On the other hand, one of my biggest problems with Castlevania Legends is again a problem born of the narrow Game Boy screen, and it's that enemies very frequently attack from directly above Sonia, where she can't hit them. If only she had access to some kind of bladed weapon she could throw upwards in a high arc, that would be great.


For the most part, the stages are as linear as the NES entries in the series, but there are a few alternate paths and some doubling-back to be done. This almost always boils down to a choice of routes, one of which leads to that stage's Collection Item and a dead end and the other being the "correct" route, but there are a few other sections of note. For example, Sonia can't get across these spikes until she's been to the screen below...


...and defeated this large knight. Sir Pituitary Gland Problem here has an interesting fighting style: he stomps back and forth not doing much of anything before randomly lunging sword-first at our hero. Of course, she's flicking fireballs at him from across the screen so it's not that effective, and the whole thing comes across as him trying to scare the hiccups out of Sonia rather than a genuine attempt at murder.


Past the now-deactivated spikes is stage two's boss: this rather impressive dragon. It's a big sprite and surprisingly free of flickering, although his combat skills leave a lot to be desired. He spits fireballs, and you simply have to duck the high ones and whip the others while slapping the dragon in the face when the chance presents itself.
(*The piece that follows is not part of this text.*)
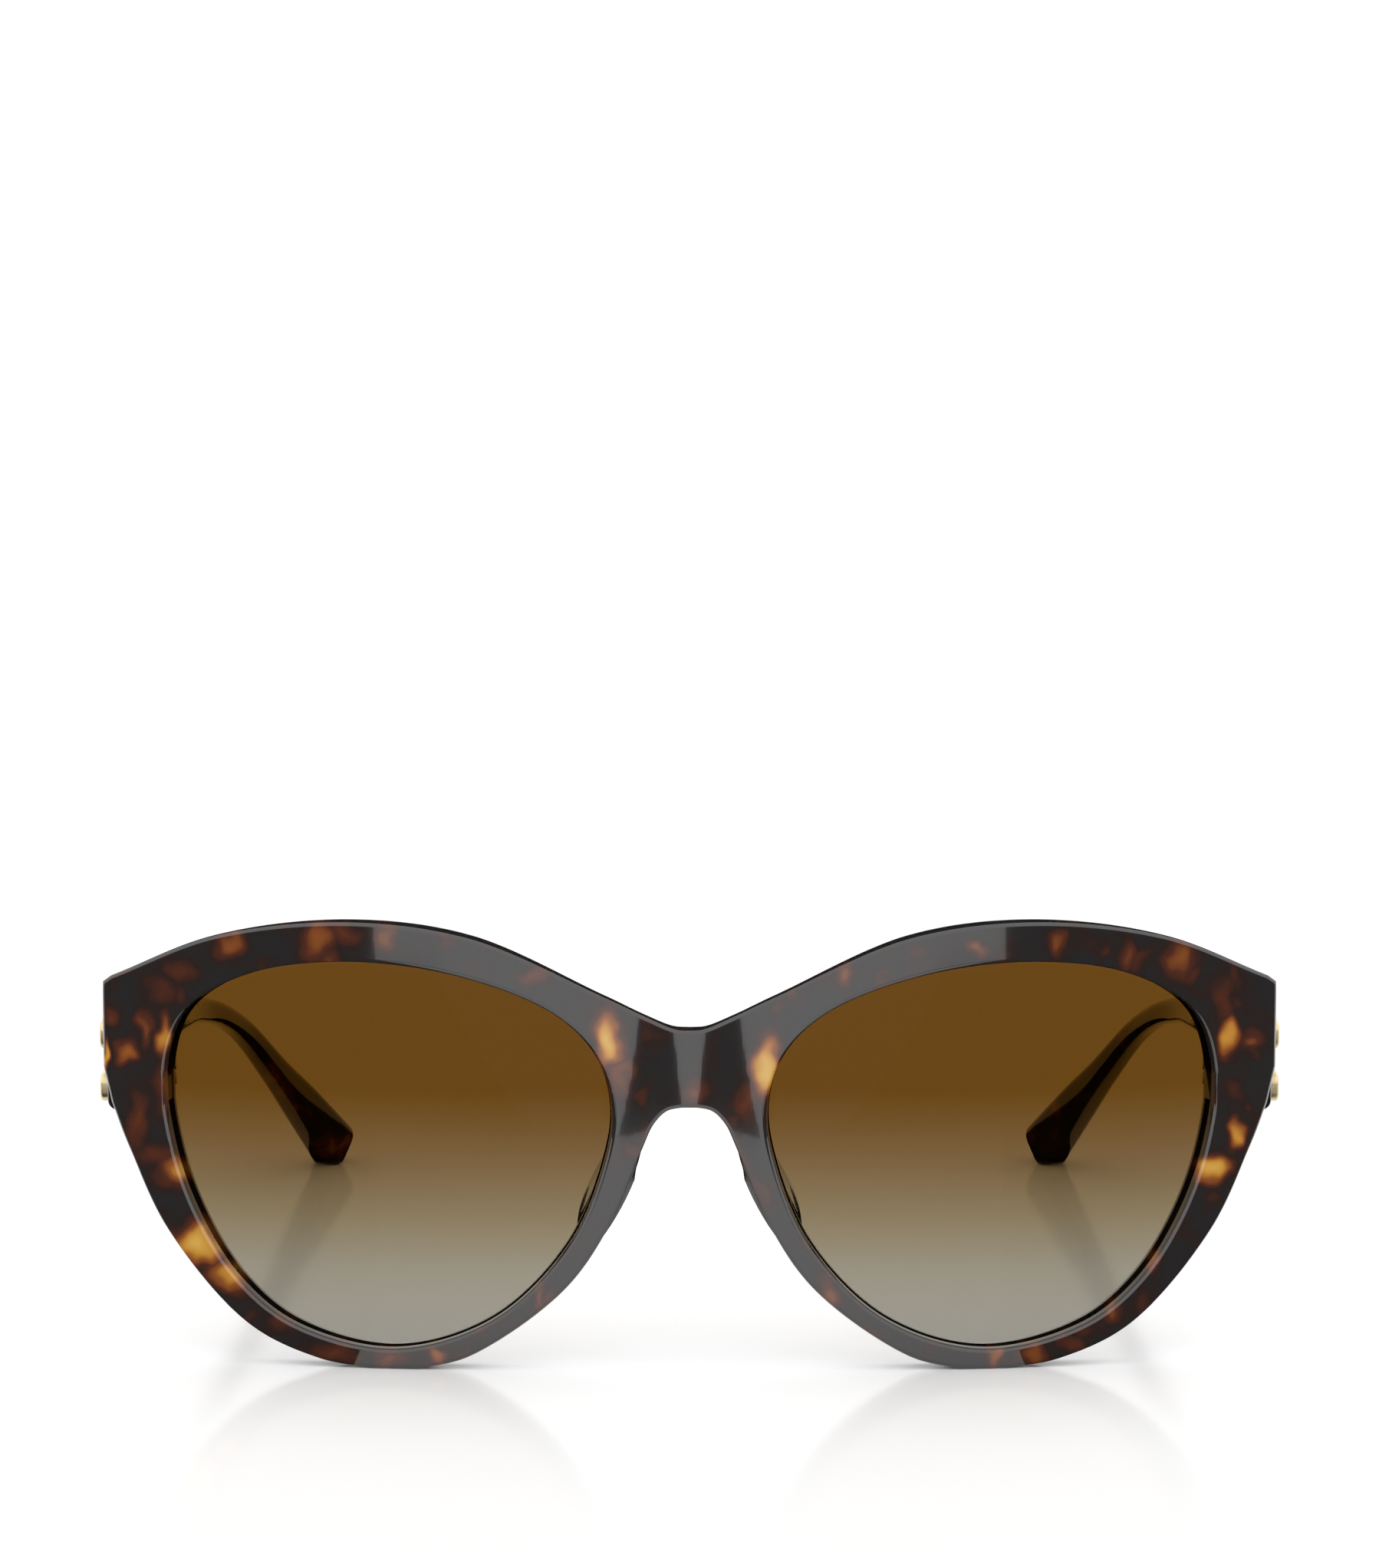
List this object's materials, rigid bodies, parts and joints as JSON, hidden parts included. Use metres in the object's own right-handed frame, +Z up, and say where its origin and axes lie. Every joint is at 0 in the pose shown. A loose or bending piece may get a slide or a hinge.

Go on, he's not going to feel it. He's a zombie dragon, he's falling apart already. He's probably yearning for the sweet embrace of eternal rest anyway. You're doing him a kindness, really.


Stage three is distinctly more vertical, with Sonia climbing the many pulleys to be found within Castlevania's clock tower. The pulleys don't move when Sonia's hanging from them, which makes them pretty crappy pulleys, honestly. Here you can see what I mean about enemies attacking from above, and there's very little you can do to protect yourself without using your spells. Trying to move past the enemies or lure them backwards until they're at a more manageable height is tricky, too, because enemies respawn when you move back onto a previous screen and they respawn fast - you don't have to backtrack more than a couple of steps before all the monsters you just killed are back for round two. If you've got the hearts, it's definitely better to use your spells. Speaking of, the spell I got for beating the dragon allows Sonia to refill her entire health bar, which feels astoundingly generous for a Castlevania game of this type. Sure, it costs a whopping twenty hearts to use, but on the plus side you can switch between spells on the pause menu whenever you like rather than having to hold on to the one you want when it falls out of a candle.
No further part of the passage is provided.